§ **Goal**: In the records below, find the line with "const display = new THREE.Group();" and the line with "cad_parts[node].hide_render = cad_parts[node].hide_viewport"; return exactly those lines and every line between them.

───── Task inputs ─────

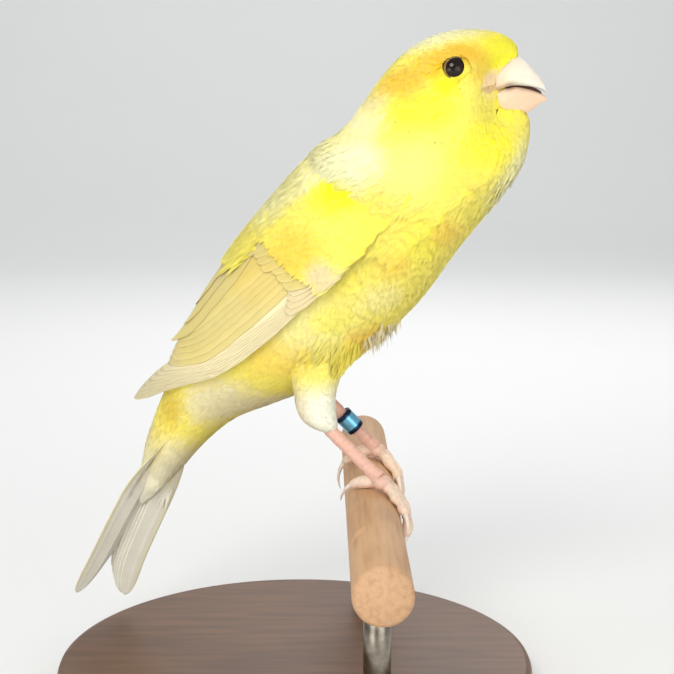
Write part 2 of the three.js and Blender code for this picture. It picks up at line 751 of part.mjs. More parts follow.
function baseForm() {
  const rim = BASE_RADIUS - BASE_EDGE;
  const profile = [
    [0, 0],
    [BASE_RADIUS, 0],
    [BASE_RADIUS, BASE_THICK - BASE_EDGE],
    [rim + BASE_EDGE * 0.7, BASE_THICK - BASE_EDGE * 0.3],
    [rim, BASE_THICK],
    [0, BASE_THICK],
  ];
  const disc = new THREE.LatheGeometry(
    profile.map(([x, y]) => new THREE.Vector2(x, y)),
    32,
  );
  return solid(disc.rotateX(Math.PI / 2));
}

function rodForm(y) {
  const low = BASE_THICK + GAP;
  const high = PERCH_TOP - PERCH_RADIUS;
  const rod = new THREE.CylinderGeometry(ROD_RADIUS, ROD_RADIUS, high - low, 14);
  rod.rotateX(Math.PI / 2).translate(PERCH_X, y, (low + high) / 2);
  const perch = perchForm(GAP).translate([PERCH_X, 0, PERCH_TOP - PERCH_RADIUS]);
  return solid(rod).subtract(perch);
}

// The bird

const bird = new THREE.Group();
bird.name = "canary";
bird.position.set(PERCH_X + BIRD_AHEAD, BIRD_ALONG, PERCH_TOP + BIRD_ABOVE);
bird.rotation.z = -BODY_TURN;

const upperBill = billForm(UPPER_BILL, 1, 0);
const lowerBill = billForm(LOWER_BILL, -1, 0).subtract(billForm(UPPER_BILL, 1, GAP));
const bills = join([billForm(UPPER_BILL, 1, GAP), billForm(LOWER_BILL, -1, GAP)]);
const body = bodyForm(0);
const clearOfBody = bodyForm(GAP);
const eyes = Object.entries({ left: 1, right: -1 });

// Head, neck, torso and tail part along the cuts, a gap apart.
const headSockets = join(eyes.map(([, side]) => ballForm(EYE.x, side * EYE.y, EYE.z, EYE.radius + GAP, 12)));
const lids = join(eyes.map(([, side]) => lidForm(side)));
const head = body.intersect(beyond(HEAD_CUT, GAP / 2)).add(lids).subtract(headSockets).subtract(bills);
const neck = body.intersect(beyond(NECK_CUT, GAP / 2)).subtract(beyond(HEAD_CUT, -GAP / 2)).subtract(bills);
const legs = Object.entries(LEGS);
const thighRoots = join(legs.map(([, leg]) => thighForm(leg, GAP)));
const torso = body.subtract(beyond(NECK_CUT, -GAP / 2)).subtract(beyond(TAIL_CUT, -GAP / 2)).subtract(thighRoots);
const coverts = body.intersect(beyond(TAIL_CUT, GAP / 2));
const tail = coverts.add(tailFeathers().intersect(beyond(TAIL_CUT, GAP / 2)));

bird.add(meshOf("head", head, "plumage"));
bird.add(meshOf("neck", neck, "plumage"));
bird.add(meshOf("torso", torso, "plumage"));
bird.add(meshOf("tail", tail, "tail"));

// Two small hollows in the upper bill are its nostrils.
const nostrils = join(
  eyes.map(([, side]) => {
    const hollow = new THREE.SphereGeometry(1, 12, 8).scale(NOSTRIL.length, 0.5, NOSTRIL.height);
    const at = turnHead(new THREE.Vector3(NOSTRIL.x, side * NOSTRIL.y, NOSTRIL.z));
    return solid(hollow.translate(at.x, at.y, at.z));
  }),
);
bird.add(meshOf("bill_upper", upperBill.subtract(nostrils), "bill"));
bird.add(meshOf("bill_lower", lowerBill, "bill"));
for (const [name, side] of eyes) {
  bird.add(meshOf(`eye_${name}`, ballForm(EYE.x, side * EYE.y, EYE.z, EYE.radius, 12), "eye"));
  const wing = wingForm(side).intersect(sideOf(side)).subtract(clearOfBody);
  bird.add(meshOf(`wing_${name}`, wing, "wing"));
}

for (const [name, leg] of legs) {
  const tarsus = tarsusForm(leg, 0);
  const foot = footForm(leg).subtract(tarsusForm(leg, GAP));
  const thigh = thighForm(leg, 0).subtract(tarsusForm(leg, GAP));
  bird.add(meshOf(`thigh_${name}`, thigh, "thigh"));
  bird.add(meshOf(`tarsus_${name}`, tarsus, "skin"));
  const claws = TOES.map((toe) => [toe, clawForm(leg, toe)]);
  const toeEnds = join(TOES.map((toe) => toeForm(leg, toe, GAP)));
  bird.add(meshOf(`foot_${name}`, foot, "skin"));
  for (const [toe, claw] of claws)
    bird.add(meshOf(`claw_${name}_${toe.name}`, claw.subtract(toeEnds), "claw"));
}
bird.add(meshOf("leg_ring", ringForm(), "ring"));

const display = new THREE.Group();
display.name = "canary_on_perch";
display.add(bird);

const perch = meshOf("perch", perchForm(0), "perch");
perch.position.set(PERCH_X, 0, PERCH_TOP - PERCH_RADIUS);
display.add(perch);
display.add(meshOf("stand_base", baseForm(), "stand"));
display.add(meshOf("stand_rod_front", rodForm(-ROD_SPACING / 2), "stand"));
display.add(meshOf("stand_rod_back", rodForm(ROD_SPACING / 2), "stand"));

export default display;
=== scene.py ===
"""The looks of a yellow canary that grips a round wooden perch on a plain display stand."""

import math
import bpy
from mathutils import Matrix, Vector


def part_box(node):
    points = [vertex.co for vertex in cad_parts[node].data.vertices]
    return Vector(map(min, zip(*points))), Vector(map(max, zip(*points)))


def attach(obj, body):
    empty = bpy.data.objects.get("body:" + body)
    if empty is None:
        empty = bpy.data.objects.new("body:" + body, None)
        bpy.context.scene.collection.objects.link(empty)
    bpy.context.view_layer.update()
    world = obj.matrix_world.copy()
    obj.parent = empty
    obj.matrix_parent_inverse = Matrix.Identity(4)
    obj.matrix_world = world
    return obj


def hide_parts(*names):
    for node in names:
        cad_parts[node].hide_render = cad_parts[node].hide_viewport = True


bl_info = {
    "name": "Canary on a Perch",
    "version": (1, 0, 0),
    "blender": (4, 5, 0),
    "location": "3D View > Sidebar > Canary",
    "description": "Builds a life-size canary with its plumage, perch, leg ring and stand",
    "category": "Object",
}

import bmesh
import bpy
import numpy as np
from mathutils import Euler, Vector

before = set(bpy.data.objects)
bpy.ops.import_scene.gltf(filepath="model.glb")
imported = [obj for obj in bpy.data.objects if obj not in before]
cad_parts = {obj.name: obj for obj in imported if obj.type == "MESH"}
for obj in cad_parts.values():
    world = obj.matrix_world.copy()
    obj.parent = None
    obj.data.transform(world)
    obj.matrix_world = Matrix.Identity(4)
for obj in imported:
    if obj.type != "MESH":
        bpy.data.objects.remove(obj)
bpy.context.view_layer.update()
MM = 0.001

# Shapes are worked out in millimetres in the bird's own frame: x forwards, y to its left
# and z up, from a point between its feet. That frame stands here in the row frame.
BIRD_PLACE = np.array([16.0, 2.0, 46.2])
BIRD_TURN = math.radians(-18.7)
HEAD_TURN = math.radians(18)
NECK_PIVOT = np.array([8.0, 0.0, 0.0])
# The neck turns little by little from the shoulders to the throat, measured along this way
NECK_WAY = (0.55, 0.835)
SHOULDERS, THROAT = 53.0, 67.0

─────
───── Task inputs ─────

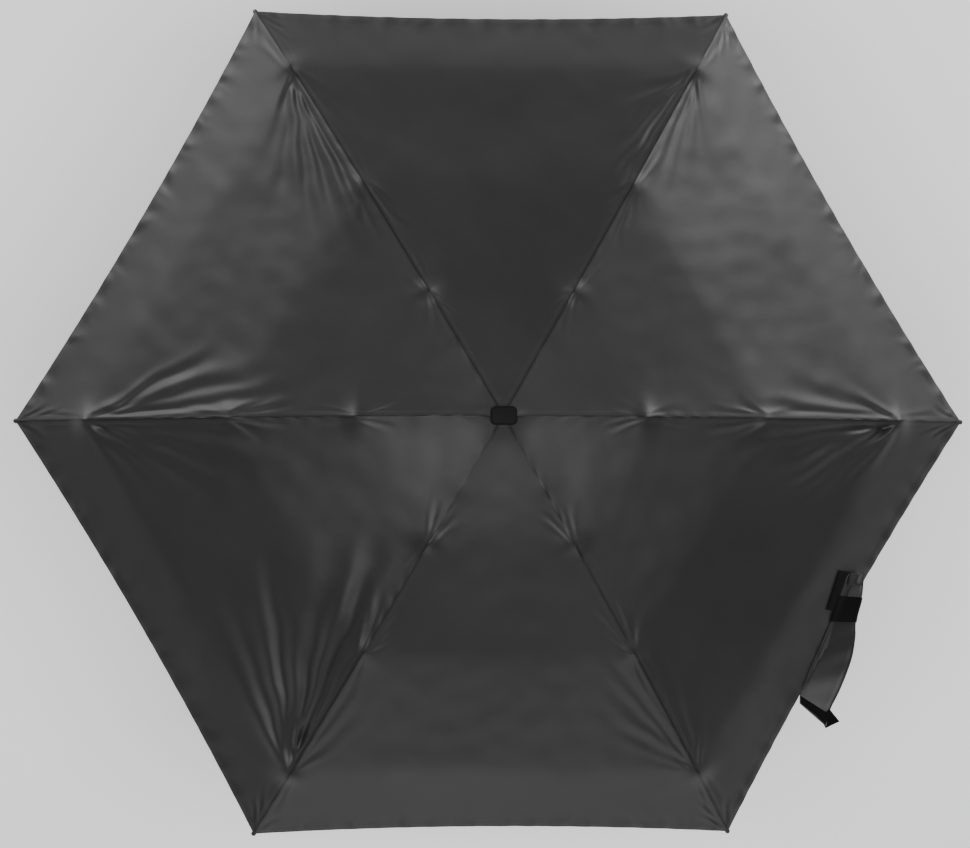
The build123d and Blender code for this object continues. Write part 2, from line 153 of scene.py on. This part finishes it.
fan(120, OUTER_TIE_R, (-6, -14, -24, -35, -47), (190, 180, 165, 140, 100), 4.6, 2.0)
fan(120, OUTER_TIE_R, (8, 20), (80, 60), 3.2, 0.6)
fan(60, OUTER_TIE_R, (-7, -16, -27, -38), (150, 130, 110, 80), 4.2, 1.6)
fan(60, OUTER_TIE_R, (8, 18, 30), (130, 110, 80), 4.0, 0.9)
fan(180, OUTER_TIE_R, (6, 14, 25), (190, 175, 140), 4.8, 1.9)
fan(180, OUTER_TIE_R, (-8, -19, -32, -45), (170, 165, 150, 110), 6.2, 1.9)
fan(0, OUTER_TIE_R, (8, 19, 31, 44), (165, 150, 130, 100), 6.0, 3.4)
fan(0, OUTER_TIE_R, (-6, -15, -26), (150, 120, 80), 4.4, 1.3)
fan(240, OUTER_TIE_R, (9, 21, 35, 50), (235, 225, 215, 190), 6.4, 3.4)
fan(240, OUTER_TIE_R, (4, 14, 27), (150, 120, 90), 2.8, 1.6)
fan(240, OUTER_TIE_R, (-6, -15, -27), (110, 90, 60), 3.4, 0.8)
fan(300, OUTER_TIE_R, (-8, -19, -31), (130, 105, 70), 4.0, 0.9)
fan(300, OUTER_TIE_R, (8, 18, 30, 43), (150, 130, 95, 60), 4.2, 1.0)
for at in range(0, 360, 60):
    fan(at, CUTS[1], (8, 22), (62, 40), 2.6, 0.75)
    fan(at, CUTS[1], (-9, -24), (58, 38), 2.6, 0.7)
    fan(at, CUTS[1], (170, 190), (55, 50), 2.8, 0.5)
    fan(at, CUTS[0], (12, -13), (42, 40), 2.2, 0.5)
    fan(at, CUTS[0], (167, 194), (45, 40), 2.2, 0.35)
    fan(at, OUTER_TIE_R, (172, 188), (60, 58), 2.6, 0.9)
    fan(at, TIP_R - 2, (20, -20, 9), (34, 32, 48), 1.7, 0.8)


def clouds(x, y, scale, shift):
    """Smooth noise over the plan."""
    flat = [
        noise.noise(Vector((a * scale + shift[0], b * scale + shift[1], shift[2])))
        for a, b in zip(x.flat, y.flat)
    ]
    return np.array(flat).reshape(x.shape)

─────

§ **Response to this task**:
const display = new THREE.Group();
display.name = "canary_on_perch";
display.add(bird);

const perch = meshOf("perch", perchForm(0), "perch");
perch.position.set(PERCH_X, 0, PERCH_TOP - PERCH_RADIUS);
display.add(perch);
display.add(meshOf("stand_base", baseForm(), "stand"));
display.add(meshOf("stand_rod_front", rodForm(-ROD_SPACING / 2), "stand"));
display.add(meshOf("stand_rod_back", rodForm(ROD_SPACING / 2), "stand"));

export default display;
=== scene.py ===
"""The looks of a yellow canary that grips a round wooden perch on a plain display stand."""

import math
import bpy
from mathutils import Matrix, Vector


def part_box(node):
    points = [vertex.co for vertex in cad_parts[node].data.vertices]
    return Vector(map(min, zip(*points))), Vector(map(max, zip(*points)))


def attach(obj, body):
    empty = bpy.data.objects.get("body:" + body)
    if empty is None:
        empty = bpy.data.objects.new("body:" + body, None)
        bpy.context.scene.collection.objects.link(empty)
    bpy.context.view_layer.update()
    world = obj.matrix_world.copy()
    obj.parent = empty
    obj.matrix_parent_inverse = Matrix.Identity(4)
    obj.matrix_world = world
    return obj


def hide_parts(*names):
    for node in names:
        cad_parts[node].hide_render = cad_parts[node].hide_viewport = True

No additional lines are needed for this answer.